(Exercise task): Return the listing below in full, with every line exactly as it is.

·····

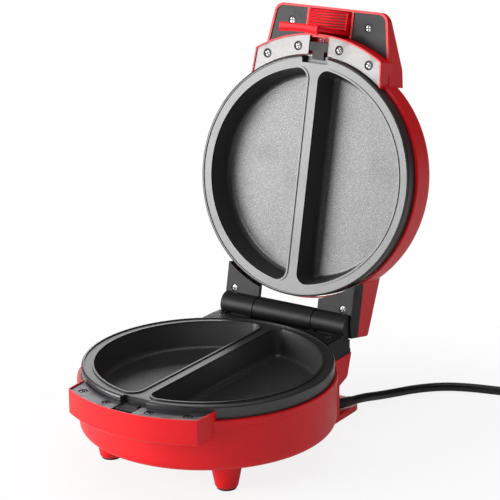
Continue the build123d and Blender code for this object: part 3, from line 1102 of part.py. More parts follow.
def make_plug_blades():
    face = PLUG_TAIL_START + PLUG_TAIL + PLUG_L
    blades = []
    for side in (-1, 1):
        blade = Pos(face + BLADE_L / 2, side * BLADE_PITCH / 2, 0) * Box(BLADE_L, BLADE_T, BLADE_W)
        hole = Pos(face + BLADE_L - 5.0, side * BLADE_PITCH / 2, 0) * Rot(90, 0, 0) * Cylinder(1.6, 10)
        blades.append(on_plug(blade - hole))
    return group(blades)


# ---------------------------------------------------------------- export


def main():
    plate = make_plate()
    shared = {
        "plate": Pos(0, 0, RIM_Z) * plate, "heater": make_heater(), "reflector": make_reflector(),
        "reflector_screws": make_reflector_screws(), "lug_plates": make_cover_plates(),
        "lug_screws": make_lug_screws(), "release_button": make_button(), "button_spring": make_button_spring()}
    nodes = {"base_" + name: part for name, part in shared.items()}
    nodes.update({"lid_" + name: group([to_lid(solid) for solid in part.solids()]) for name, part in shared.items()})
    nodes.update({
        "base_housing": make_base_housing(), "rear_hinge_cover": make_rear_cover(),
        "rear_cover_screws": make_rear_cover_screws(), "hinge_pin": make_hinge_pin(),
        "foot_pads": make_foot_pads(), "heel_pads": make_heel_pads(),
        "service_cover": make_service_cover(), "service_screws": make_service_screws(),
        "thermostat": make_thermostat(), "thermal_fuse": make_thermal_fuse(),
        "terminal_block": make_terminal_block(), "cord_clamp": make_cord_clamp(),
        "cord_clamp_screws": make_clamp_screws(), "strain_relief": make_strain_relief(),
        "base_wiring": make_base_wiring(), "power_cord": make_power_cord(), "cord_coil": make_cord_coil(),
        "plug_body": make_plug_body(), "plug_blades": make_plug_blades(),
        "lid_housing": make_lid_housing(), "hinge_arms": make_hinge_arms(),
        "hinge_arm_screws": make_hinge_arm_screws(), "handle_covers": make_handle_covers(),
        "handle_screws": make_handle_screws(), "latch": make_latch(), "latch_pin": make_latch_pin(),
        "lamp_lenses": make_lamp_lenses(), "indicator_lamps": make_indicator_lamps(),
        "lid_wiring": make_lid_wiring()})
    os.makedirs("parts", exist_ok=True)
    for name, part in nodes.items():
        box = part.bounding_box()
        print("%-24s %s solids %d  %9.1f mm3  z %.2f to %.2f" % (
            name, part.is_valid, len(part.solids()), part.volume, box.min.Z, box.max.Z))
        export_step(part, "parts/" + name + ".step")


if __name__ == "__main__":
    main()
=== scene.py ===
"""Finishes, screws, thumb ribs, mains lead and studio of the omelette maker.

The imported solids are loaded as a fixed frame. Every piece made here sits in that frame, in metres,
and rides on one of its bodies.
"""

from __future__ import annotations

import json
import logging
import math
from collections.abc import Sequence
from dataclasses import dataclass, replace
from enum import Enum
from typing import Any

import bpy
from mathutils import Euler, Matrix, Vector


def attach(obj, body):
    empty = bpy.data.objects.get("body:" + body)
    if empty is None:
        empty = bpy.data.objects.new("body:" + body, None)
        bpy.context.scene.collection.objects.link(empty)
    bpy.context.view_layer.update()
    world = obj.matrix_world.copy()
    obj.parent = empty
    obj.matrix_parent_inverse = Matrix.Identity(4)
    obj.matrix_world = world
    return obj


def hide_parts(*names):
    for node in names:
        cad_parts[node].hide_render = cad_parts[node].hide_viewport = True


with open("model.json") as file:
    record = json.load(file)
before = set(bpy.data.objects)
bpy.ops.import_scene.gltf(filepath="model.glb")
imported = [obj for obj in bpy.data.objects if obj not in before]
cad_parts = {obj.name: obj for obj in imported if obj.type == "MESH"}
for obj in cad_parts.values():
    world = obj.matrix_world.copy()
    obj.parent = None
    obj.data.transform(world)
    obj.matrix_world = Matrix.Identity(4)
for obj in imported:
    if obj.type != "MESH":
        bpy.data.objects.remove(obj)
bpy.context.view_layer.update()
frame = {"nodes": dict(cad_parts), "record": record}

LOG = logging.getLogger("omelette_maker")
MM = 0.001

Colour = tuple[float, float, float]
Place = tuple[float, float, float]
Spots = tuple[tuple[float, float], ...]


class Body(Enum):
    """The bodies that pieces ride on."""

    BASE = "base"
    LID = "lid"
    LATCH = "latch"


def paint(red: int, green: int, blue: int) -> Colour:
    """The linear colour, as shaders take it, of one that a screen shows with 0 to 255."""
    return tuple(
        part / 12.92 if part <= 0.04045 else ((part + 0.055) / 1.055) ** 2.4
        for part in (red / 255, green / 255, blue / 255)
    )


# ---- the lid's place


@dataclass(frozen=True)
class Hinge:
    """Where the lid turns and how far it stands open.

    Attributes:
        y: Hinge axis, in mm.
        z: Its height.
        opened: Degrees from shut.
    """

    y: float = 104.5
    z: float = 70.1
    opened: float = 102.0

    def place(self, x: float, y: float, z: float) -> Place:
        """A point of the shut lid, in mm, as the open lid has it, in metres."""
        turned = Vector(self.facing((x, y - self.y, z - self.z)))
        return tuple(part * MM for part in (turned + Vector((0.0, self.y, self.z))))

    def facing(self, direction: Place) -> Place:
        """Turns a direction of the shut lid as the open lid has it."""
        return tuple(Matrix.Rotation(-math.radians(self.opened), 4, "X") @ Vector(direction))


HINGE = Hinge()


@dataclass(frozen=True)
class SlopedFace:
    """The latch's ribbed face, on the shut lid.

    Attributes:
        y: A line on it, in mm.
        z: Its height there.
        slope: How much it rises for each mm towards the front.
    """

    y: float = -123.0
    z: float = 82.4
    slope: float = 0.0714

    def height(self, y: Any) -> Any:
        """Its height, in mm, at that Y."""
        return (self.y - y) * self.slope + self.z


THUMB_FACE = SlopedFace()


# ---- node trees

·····

(Problem solution):
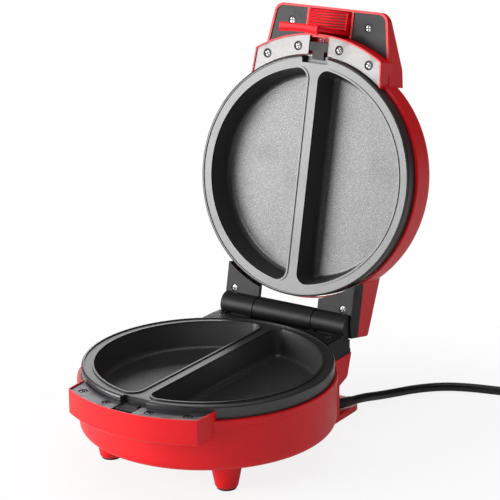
Continue the build123d and Blender code for this object: part 3, from line 1102 of part.py. More parts follow.
def make_plug_blades():
    face = PLUG_TAIL_START + PLUG_TAIL + PLUG_L
    blades = []
    for side in (-1, 1):
        blade = Pos(face + BLADE_L / 2, side * BLADE_PITCH / 2, 0) * Box(BLADE_L, BLADE_T, BLADE_W)
        hole = Pos(face + BLADE_L - 5.0, side * BLADE_PITCH / 2, 0) * Rot(90, 0, 0) * Cylinder(1.6, 10)
        blades.append(on_plug(blade - hole))
    return group(blades)


# ---------------------------------------------------------------- export


def main():
    plate = make_plate()
    shared = {
        "plate": Pos(0, 0, RIM_Z) * plate, "heater": make_heater(), "reflector": make_reflector(),
        "reflector_screws": make_reflector_screws(), "lug_plates": make_cover_plates(),
        "lug_screws": make_lug_screws(), "release_button": make_button(), "button_spring": make_button_spring()}
    nodes = {"base_" + name: part for name, part in shared.items()}
    nodes.update({"lid_" + name: group([to_lid(solid) for solid in part.solids()]) for name, part in shared.items()})
    nodes.update({
        "base_housing": make_base_housing(), "rear_hinge_cover": make_rear_cover(),
        "rear_cover_screws": make_rear_cover_screws(), "hinge_pin": make_hinge_pin(),
        "foot_pads": make_foot_pads(), "heel_pads": make_heel_pads(),
        "service_cover": make_service_cover(), "service_screws": make_service_screws(),
        "thermostat": make_thermostat(), "thermal_fuse": make_thermal_fuse(),
        "terminal_block": make_terminal_block(), "cord_clamp": make_cord_clamp(),
        "cord_clamp_screws": make_clamp_screws(), "strain_relief": make_strain_relief(),
        "base_wiring": make_base_wiring(), "power_cord": make_power_cord(), "cord_coil": make_cord_coil(),
        "plug_body": make_plug_body(), "plug_blades": make_plug_blades(),
        "lid_housing": make_lid_housing(), "hinge_arms": make_hinge_arms(),
        "hinge_arm_screws": make_hinge_arm_screws(), "handle_covers": make_handle_covers(),
        "handle_screws": make_handle_screws(), "latch": make_latch(), "latch_pin": make_latch_pin(),
        "lamp_lenses": make_lamp_lenses(), "indicator_lamps": make_indicator_lamps(),
        "lid_wiring": make_lid_wiring()})
    os.makedirs("parts", exist_ok=True)
    for name, part in nodes.items():
        box = part.bounding_box()
        print("%-24s %s solids %d  %9.1f mm3  z %.2f to %.2f" % (
            name, part.is_valid, len(part.solids()), part.volume, box.min.Z, box.max.Z))
        export_step(part, "parts/" + name + ".step")


if __name__ == "__main__":
    main()
=== scene.py ===
"""Finishes, screws, thumb ribs, mains lead and studio of the omelette maker.

The imported solids are loaded as a fixed frame. Every piece made here sits in that frame, in metres,
and rides on one of its bodies.
"""

from __future__ import annotations

import json
import logging
import math
from collections.abc import Sequence
from dataclasses import dataclass, replace
from enum import Enum
from typing import Any

import bpy
from mathutils import Euler, Matrix, Vector


def attach(obj, body):
    empty = bpy.data.objects.get("body:" + body)
    if empty is None:
        empty = bpy.data.objects.new("body:" + body, None)
        bpy.context.scene.collection.objects.link(empty)
    bpy.context.view_layer.update()
    world = obj.matrix_world.copy()
    obj.parent = empty
    obj.matrix_parent_inverse = Matrix.Identity(4)
    obj.matrix_world = world
    return obj


def hide_parts(*names):
    for node in names:
        cad_parts[node].hide_render = cad_parts[node].hide_viewport = True


with open("model.json") as file:
    record = json.load(file)
before = set(bpy.data.objects)
bpy.ops.import_scene.gltf(filepath="model.glb")
imported = [obj for obj in bpy.data.objects if obj not in before]
cad_parts = {obj.name: obj for obj in imported if obj.type == "MESH"}
for obj in cad_parts.values():
    world = obj.matrix_world.copy()
    obj.parent = None
    obj.data.transform(world)
    obj.matrix_world = Matrix.Identity(4)
for obj in imported:
    if obj.type != "MESH":
        bpy.data.objects.remove(obj)
bpy.context.view_layer.update()
frame = {"nodes": dict(cad_parts), "record": record}

LOG = logging.getLogger("omelette_maker")
MM = 0.001

Colour = tuple[float, float, float]
Place = tuple[float, float, float]
Spots = tuple[tuple[float, float], ...]


class Body(Enum):
    """The bodies that pieces ride on."""

    BASE = "base"
    LID = "lid"
    LATCH = "latch"


def paint(red: int, green: int, blue: int) -> Colour:
    """The linear colour, as shaders take it, of one that a screen shows with 0 to 255."""
    return tuple(
        part / 12.92 if part <= 0.04045 else ((part + 0.055) / 1.055) ** 2.4
        for part in (red / 255, green / 255, blue / 255)
    )


# ---- the lid's place


@dataclass(frozen=True)
class Hinge:
    """Where the lid turns and how far it stands open.

    Attributes:
        y: Hinge axis, in mm.
        z: Its height.
        opened: Degrees from shut.
    """

    y: float = 104.5
    z: float = 70.1
    opened: float = 102.0

    def place(self, x: float, y: float, z: float) -> Place:
        """A point of the shut lid, in mm, as the open lid has it, in metres."""
        turned = Vector(self.facing((x, y - self.y, z - self.z)))
        return tuple(part * MM for part in (turned + Vector((0.0, self.y, self.z))))

    def facing(self, direction: Place) -> Place:
        """Turns a direction of the shut lid as the open lid has it."""
        return tuple(Matrix.Rotation(-math.radians(self.opened), 4, "X") @ Vector(direction))


HINGE = Hinge()


@dataclass(frozen=True)
class SlopedFace:
    """The latch's ribbed face, on the shut lid.

    Attributes:
        y: A line on it, in mm.
        z: Its height there.
        slope: How much it rises for each mm towards the front.
    """

    y: float = -123.0
    z: float = 82.4
    slope: float = 0.0714

    def height(self, y: Any) -> Any:
        """Its height, in mm, at that Y."""
        return (self.y - y) * self.slope + self.z


THUMB_FACE = SlopedFace()


# ---- node trees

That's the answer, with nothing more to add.